• Do this
Starting from the line that contains "mesh.set_sharp_from_angle(angle=SHARP_EDGE_ANGLE)", copy every line exactly until the line that contains "and not through", which is also included.

• Provided data
+++++

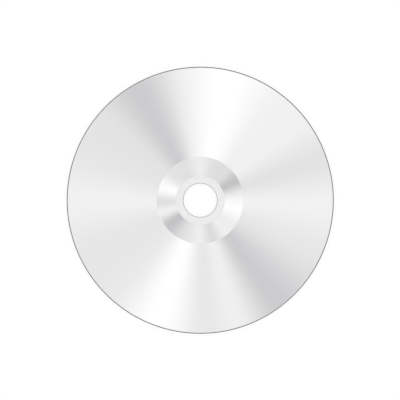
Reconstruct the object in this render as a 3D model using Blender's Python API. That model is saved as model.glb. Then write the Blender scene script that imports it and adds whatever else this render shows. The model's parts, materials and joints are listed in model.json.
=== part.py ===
"""Compact disc, 120 mm across, lying label side up.

The disc is one injection moulding in clear polycarbonate. Its label side carries a silver
coating a few hundredths of a millimetre thick (reflective film, lacquer and silver print),
which stops short of the clear hub and of the clear rim. The section, from the hole outwards:

  label side   hub land, step up to the coating, stamper groove, coating edge, rim land
  edge         rounded corners round an upright wall
  read side    flat playing face, stacking ring that the disc stands on, flat clamping face

The section is drawn once, in the XZ plane, and spun about the Z axis. The origin is on the
axis, level with the crest of the stacking ring, and +Z points out of the label side.
"""

import math

import bmesh
import bpy
from mathutils import Vector

MM = 0.001

# Whole disc
DISC_DIAMETER = 120.0 * MM
DISC_THICKNESS = 1.2 * MM  # playing face to the top of the coating
RIM_CORNER_RADIUS = 0.2 * MM
HOLE_DIAMETER = 15.0 * MM
HOLE_CHAMFER = 0.15 * MM

# Label side
COATING_INNER_DIAMETER = 22.0 * MM
COATING_THICKNESS = 0.03 * MM
CLEAR_RIM_WIDTH = 0.6 * MM  # bare polycarbonate outside the coating
COATING_EDGE_RUN = 0.03 * MM  # how far the coating's outer edge feathers out
HUB_LAND_DROP = 0.08 * MM  # top of the coating down to the bare hub
HUB_STEP_RUN = 0.12 * MM
STAMPER_GROOVE_DIAMETER = 39.1 * MM
STAMPER_GROOVE_WIDTH = 0.5 * MM
STAMPER_GROOVE_DEPTH = 0.05 * MM

# Read side
CLAMPING_FACE_DIAMETER = 33.0 * MM  # flat seat for the drive's clamp, kept clear of the ring
STACKING_RING_GAP = 0.5 * MM  # clamping face to the foot of the stacking ring
STACKING_RING_HEIGHT = 0.2 * MM
STACKING_RING_CREST_WIDTH = 0.5 * MM
STACKING_RING_FLANK_RUN = 0.3 * MM
STACKING_RING_CREST_RADIUS = 0.08 * MM

# Fineness of the faceted surface
TURN_STEPS = 120
CORNER_STEPS = 4
CREST_STEPS = 3
GROOVE_STEPS = 6
SHARP_EDGE_ANGLE = math.radians(20.0)

# Heights of the main faces
PLAYING_FACE_Z = STACKING_RING_HEIGHT
COATING_TOP_Z = PLAYING_FACE_Z + DISC_THICKNESS
RIM_LAND_Z = COATING_TOP_Z - COATING_THICKNESS
HUB_LAND_Z = COATING_TOP_Z - HUB_LAND_DROP

# Radii that several features share
DISC_RADIUS = DISC_DIAMETER / 2
HOLE_RADIUS = HOLE_DIAMETER / 2
COATING_INNER_RADIUS = COATING_INNER_DIAMETER / 2
COATING_OUTER_RADIUS = DISC_RADIUS - CLEAR_RIM_WIDTH
STAMPER_GROOVE_RADIUS = STAMPER_GROOVE_DIAMETER / 2

# Colours, each with its roughness and how metallic it is
CLEAR_POLYCARBONATE = ("clear_polycarbonate", (0.83, 0.84, 0.86), 0.08, 0.0)
SILVER_MIRROR_BAND = ("silver_mirror_band", (0.76, 0.77, 0.78), 0.28, 1.0)
SILVER_TRACK_AREA = ("silver_track_area", (0.81, 0.82, 0.83), 0.3, 1.0)
FINISHES = (CLEAR_POLYCARBONATE, SILVER_MIRROR_BAND, SILVER_TRACK_AREA)


def arc(centre, radius, start, end, steps):
    """Points on a circle in the section, from one angle to another, both ends included."""
    points = []
    for step in range(steps + 1):
        angle = start + (end - start) * step / steps
        points.append((centre[0] + radius * math.cos(angle), centre[1] + radius * math.sin(angle)))
    return points


def hub_land():
    """Label side of the clear hub, from the hole's chamfer to the foot of the coating."""
    return [
        (HOLE_RADIUS, HUB_LAND_Z - HOLE_CHAMFER),
        (HOLE_RADIUS + HOLE_CHAMFER, HUB_LAND_Z),
        (COATING_INNER_RADIUS - HUB_STEP_RUN, HUB_LAND_Z),
        (COATING_INNER_RADIUS, COATING_TOP_Z),
    ]


def stamper_groove():
    """Shallow round-bottomed ring that the stamper's holder leaves round the mirror band."""
    half_width = STAMPER_GROOVE_WIDTH / 2
    depth = STAMPER_GROOVE_DEPTH
    radius = (half_width**2 + depth**2) / (2 * depth)
    centre = (STAMPER_GROOVE_RADIUS, COATING_TOP_Z + radius - depth)
    half_angle = math.asin(half_width / radius)
    straight_down = -math.pi / 2
    return arc(centre, radius, straight_down - half_angle, straight_down + half_angle, GROOVE_STEPS)


def rim():
    """Coating edge, bare rim land and the disc's upright edge with its two rounded corners."""
    # At most, the corners take two thirds of the edge's height and half of the rim land.
    corner = min(RIM_CORNER_RADIUS, (RIM_LAND_Z - PLAYING_FACE_Z) / 3, CLEAR_RIM_WIDTH / 2)
    centre_radius = DISC_RADIUS - corner
    upper = arc((centre_radius, RIM_LAND_Z - corner), corner, math.pi / 2, 0.0, CORNER_STEPS)
    lower = arc((centre_radius, PLAYING_FACE_Z + corner), corner, 0.0, -math.pi / 2, CORNER_STEPS)
    coating_edge = [
        (COATING_OUTER_RADIUS, COATING_TOP_Z),
        (COATING_OUTER_RADIUS + COATING_EDGE_RUN, RIM_LAND_Z),
    ]
    return coating_edge + upper + lower


def stacking_ring():
    """Raised ring under the disc, just outside the clamping face, with a flat crest."""
    inner_foot = CLAMPING_FACE_DIAMETER / 2 + STACKING_RING_GAP
    inner_crest = inner_foot + STACKING_RING_FLANK_RUN
    outer_crest = inner_crest + STACKING_RING_CREST_WIDTH
    outer_foot = outer_crest + STACKING_RING_FLANK_RUN
    flank_angle = math.atan2(STACKING_RING_HEIGHT, STACKING_RING_FLANK_RUN)
    radius = min(STACKING_RING_CREST_RADIUS, STACKING_RING_HEIGHT / 2)
    straight_down = -math.pi / 2
    # Each rounding is tangent to the crest and to its flank.
    outer_centre = (outer_crest - radius * math.tan(flank_angle / 2), radius)
    inner_centre = (inner_crest + radius * math.tan(flank_angle / 2), radius)
    outer_corner = arc(outer_centre, radius, straight_down + flank_angle, straight_down, CREST_STEPS)
    inner_corner = arc(inner_centre, radius, straight_down, straight_down - flank_angle, CREST_STEPS)
    return (
        [(outer_foot, PLAYING_FACE_Z)]
        + outer_corner
        + inner_corner
        + [(inner_foot, PLAYING_FACE_Z)]
    )


def hole_foot():
    """Read side's chamfer into the centre hole. The hole's wall closes the section."""
    return [
        (HOLE_RADIUS + HOLE_CHAMFER, PLAYING_FACE_Z),
        (HOLE_RADIUS, PLAYING_FACE_Z + HOLE_CHAMFER),
    ]


def section():
    """The disc's whole section as one closed outline of (radius, height) points."""
    return hub_land() + stamper_groove() + rim() + stacking_ring() + hole_foot()


def finish_index(face):
    """Which of FINISHES a face wears, from where its middle lies."""
    middle = face.calc_center_median()
    radius = Vector((middle.x, middle.y)).length
    on_label_side = middle.z > (PLAYING_FACE_Z + RIM_LAND_Z) / 2
    if not on_label_side or not COATING_INNER_RADIUS <= radius <= COATING_OUTER_RADIUS:
        return FINISHES.index(CLEAR_POLYCARBONATE)
    if radius < STAMPER_GROOVE_RADIUS:
        return FINISHES.index(SILVER_MIRROR_BAND)
    return FINISHES.index(SILVER_TRACK_AREA)


def make_material(name, colour, roughness, metallic):
    """A Principled material with one plain colour."""
    material = bpy.data.materials.new(name)
    material.use_nodes = True
    shader = material.node_tree.nodes["Principled BSDF"]
    shader.inputs["Base Color"].default_value = (*colour, 1.0)
    shader.inputs["Roughness"].default_value = roughness
    shader.inputs["Metallic"].default_value = metallic
    material.diffuse_color = (*colour, 1.0)
    return material


def make_disc():
    """Spins the section a full turn about Z and gives each zone its finish."""
    spun = bmesh.new()
    corners = [spun.verts.new((radius, 0.0, height)) for radius, height in section()]
    next_corners = corners[1:] + corners[:1]
    edges = [spun.edges.new(ends) for ends in zip(corners, next_corners)]
    bmesh.ops.spin(
        spun,
        geom=corners + edges,
        cent=(0.0, 0.0, 0.0),
        axis=(0.0, 0.0, 1.0),
        angle=math.tau,
        steps=TURN_STEPS,
        use_merge=True,
    )
    bmesh.ops.recalc_face_normals(spun, faces=spun.faces)
    for face in spun.faces:
        face.material_index = finish_index(face)

    mesh = bpy.data.meshes.new("disc")
    spun.to_mesh(mesh)
    spun.free()
    for finish in FINISHES:
        mesh.materials.append(make_material(*finish))
    mesh.shade_smooth()
    mesh.set_sharp_from_angle(angle=SHARP_EDGE_ANGLE)

    disc = bpy.data.objects.new("disc", mesh)
    bpy.context.scene.collection.objects.link(disc)
    return disc


def main():
    for leftover in list(bpy.data.objects):
        bpy.data.objects.remove(leftover)
    make_disc()


main()
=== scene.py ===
"""Compact disc, 120 mm across, dressed for the camera.

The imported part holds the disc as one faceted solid. Light passes through its polycarbonate
and not through its coating, so here the same section is turned finely, as two pieces:

  clear_moulding   the polycarbonate, seen at the hub, at the rim and from below
  silver_coating   reflective film, lacquer and silver print on the label side

Both ride on the part's one body. Lengths are in metres, +Z points out of the label side, and
the origin is on the axis, level with the crest of the stacking ring that the disc rests on.
"""

import json
import logging
import math
from abc import ABC, abstractmethod
from collections.abc import Sequence
from dataclasses import dataclass
from enum import Enum, IntEnum
from typing import Union

import bmesh
import bpy
from mathutils.kdtree import KDTree
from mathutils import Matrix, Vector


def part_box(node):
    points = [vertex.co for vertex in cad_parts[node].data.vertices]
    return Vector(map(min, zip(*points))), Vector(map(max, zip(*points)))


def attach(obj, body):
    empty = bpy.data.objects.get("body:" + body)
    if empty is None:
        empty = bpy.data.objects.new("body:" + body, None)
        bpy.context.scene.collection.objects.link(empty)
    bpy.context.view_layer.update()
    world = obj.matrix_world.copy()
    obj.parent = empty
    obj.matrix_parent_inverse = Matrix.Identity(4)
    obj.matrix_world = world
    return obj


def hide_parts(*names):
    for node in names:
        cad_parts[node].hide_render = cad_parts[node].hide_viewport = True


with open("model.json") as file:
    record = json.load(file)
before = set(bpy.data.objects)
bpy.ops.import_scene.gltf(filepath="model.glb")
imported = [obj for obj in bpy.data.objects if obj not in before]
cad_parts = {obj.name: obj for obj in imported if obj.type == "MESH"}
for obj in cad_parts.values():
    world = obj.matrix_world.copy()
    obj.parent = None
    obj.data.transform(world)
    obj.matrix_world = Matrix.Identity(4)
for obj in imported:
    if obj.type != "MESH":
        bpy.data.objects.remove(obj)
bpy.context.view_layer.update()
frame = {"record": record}  # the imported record

LOG = logging.getLogger("compact_disc")

MM = 0.001
CENTRE = (0.0, 0.0, 0.0)
WHITE = (1.0, 1.0, 1.0, 1.0)

# Fineness of the turned pieces
TURN_STEPS = 360
MERGE_DISTANCE = 0.002 * MM  # joins the last ring of a section to the first
PLACE_TOLERANCE = 0.005 * MM  # within which a point counts as on a ring
SMOOTH_ANGLE = math.radians(17.0)  # rim facets turn 15 degrees, the groove's lips 20

Socket = bpy.types.NodeSocket
Operand = Union[Socket, float]
ColourOperand = Union[Socket, Sequence[float]]
PlainValue = Union[float, Sequence[float]]
Value = Union[Socket, PlainValue]
Colour = tuple[float, float, float]


@dataclass(frozen=True)
class Station:
    """One ring of a turned piece: how far it lies from the axis, and how high."""

    radius: float
    height: float

    def holds(self, point: Sequence[float]) -> bool:
        """Tells whether a point lies on this ring.

        Args:
            point: the point's X, Y and Z.

        Returns:
            True if it does.
        """
        off_radius = abs(math.hypot(point[0], point[1]) - self.radius)
        off_height = abs(point[2] - self.height)
        return max(off_radius, off_height) < PLACE_TOLERANCE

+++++

• Final result
    mesh.set_sharp_from_angle(angle=SHARP_EDGE_ANGLE)

    disc = bpy.data.objects.new("disc", mesh)
    bpy.context.scene.collection.objects.link(disc)
    return disc


def main():
    for leftover in list(bpy.data.objects):
        bpy.data.objects.remove(leftover)
    make_disc()


main()
=== scene.py ===
"""Compact disc, 120 mm across, dressed for the camera.

The imported part holds the disc as one faceted solid. Light passes through its polycarbonate
and not through its coating, so here the same section is turned finely, as two pieces:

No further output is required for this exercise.